Havendo ou não alianças, sendo mais forte ou ténue a oposição, com mais ou menos protagonistas para dançar o tango, sendo maior ou menor a fila de espera no banco de reservas em busca da nomeação política a que muitos parecem ter direito como se de uma liberdade fundamental se tratasse, acabamos por levar com a verdade na cara e em contramão: PSD e PS têm permanecido juntos e de braço dado no poder democrático que Portugal conhece desde o 25 de Abril.
Juntos, com os mesmos protagonistas, mais ou menos coligados, mais ou menos vezes, implícita ou explicitamente. É por isso que não são o Bloco Central. Para mim são (e digo-o publicamente há vários anos) o verdadeiro Bloqueio Central deste país.
São 16.42, a estas horas que escrevo. Até ao momento, à excepção das vezes que são raras e de algumas pessoas de inestimável valor e boas intenções (com a reserva do futuro da gente que virá e que me surpreenderá, decerto), não conheço nenhum movimento surpreendente de qualquer uma destas forças políticas desde que a vida política portuguesa resvalou, cada vez mais e tristemente, para uma mera "sondagencracia".

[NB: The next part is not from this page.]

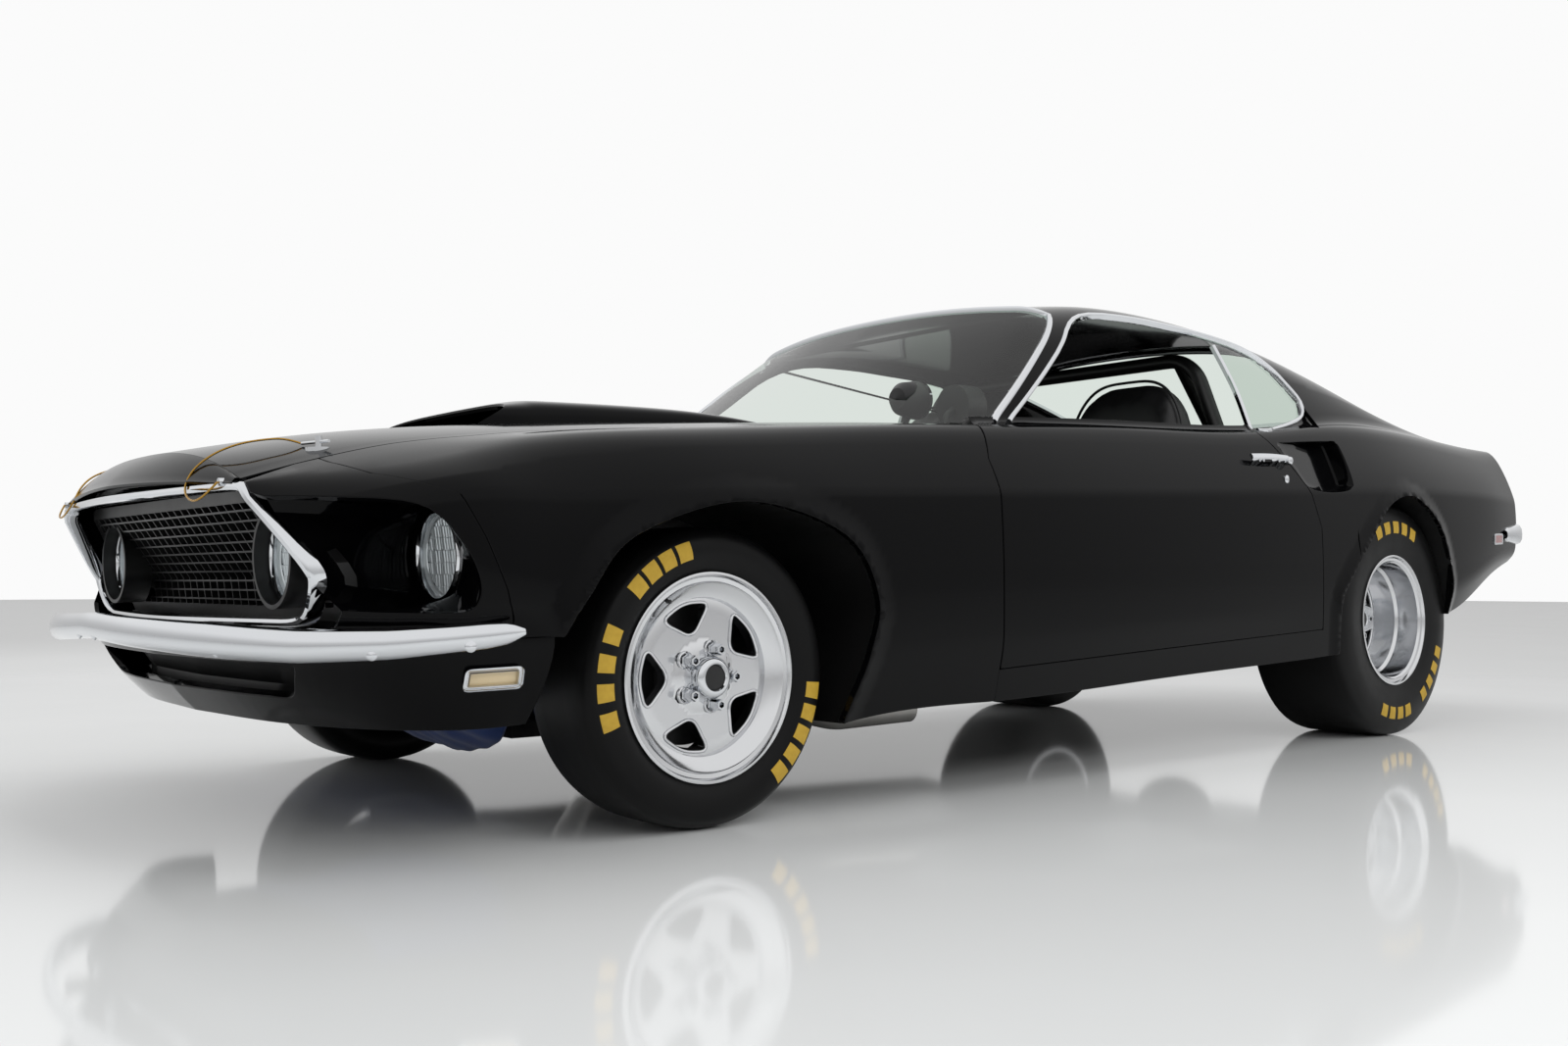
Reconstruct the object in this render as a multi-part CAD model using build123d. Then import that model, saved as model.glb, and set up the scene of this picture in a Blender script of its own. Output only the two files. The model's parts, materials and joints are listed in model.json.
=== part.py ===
from build123d import *
import math
import os

os.makedirs("parts", exist_ok=True)

# Fastback muscle car set up for the drag strip.  Millimetres, +X forward, +Y to the car's left,
# +Z up, origin on the floor under the middle of the car's length.
# The body is drawn level and then set on its wheels nose down by the rake.

# ---- driving sizes: stance and running gear ---------------------------------------------------
WHEELBASE = 2743.2
FRONT_AXLE_X = 1433.6
REAR_AXLE_X = FRONT_AXLE_X - WHEELBASE
RAKE_DEG = 2.29
FRONT_TYRE_R = 298.0
FRONT_TYRE_W = 232.0
FRONT_TYRE_MID_Y = 708.0
REAR_TYRE_R = 370.0
REAR_TYRE_W = 318.0
REAR_TYRE_MID_Y = 686.0
RIM_R = 207.5
RIM_SEAT_R = 192.0
RIM_WALL = 9.0
FRONT_LIP_Y = 813.0
REAR_LIP_Y = 838.0
FRONT_DISH = 38.0
REAR_DISH = 150.0
HUB_FACE_T = 26.0
WHEEL_WINDOWS = 5
DISC_R = 140.0
DISC_T = 22.0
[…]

Não há qualquer vislumbre de surpresa na acção partidária do Bloqueio Central. Os únicos actos surpreendentes são as revelações da pior espécie: o escândalo e o compadrio, o jogo do faz de conta com a vida das pessoas, a mentira escancarada e a promessa que esconjura.
Para muitos, Portugal só interessa por ser o país onde não escolheram nascer mas onde, desafortunadamente, acabam por viver.
Ultrapassa o tacticismo e o despudor. Tem um nome feio. Ou vários. No fundo, são uma espécie de políticos "Avatar", diferentes consoante o contexto. Mas como o campo para o golpe de asa e o real interesse das pessoas já foi chão que deu cargos/assessorias/pareceres como de uva em vinha vindimada se tratasse, acabam por ser quase sempre o reflexo deles mesmos. Quase todos os políticos do Bloqueio Central, orelhas puxadas ao céu em cada ciclo eleitoral, não dispensam a mudança na cor da pele do seu "Avatar".
O Bloco Central de 83-85 não defraudou as expectativas de quem sentia na pele a degradação económica e social do país, a crescente taxa de inflação, os superiores índices de desemprego, os despedimentos e os salários em atraso, o regresso da fome. Nos dias de hoje e perante os mesmos problemas, a receita da solução central é semelhante: a negociação da dívida com o FMI para restaurar a confiança dos mercados internacionais. Em 2014 há, porém, um grande elemento diferenciador, a pós-moderna flexibilidade (ou mobilidade, para os crentes). Verdadeiro elemento de contenção dos salários em atraso, empurra--nos para a pergunta: para quê atrasar salários se hoje é bem mais fácil despedir?
A relação do Bloqueio Central com a poesia ou com a prosa é basicamente a mesma: dispensa a narrativa porque é previsível quanto baste. Mesmo quando José Rodrigues dos Santos convoca o peso da história recente com fórceps ou entradas a pés juntos perante José Sócrates. Mesmo com o apelo de Cavaco Silva à união do centro aquando da demissão "irrevogável" de Paulo Portas. Mesmo com o convite-larápio para o chá das 5 de Passos Coelho a António José Seguro, na semana das "divergências insanáveis" que passou. Estamos perante o mesmo cenário, espelho magnífico do programa das "novas oportunidades" para as "mesmas saídas" de sempre.
É evidente que o Bloqueio Central está condenado a entender-se, não é preciso chamar por eles na leitura da história do amanhã de Marcelo Rebelo de Sousa.
A taxa de risco de pobreza em Portugal, segundo dados do INE, aumentou para 18,7%, ou seja, há quase 2 milhões de pessoas em risco de pobreza. Seguro, na Convenção "Novo Rumo para Portugal", já se desvinculou da reposição dos salários e das pensões para os níveis de 2011. Como em 1983, tudo bloqueado.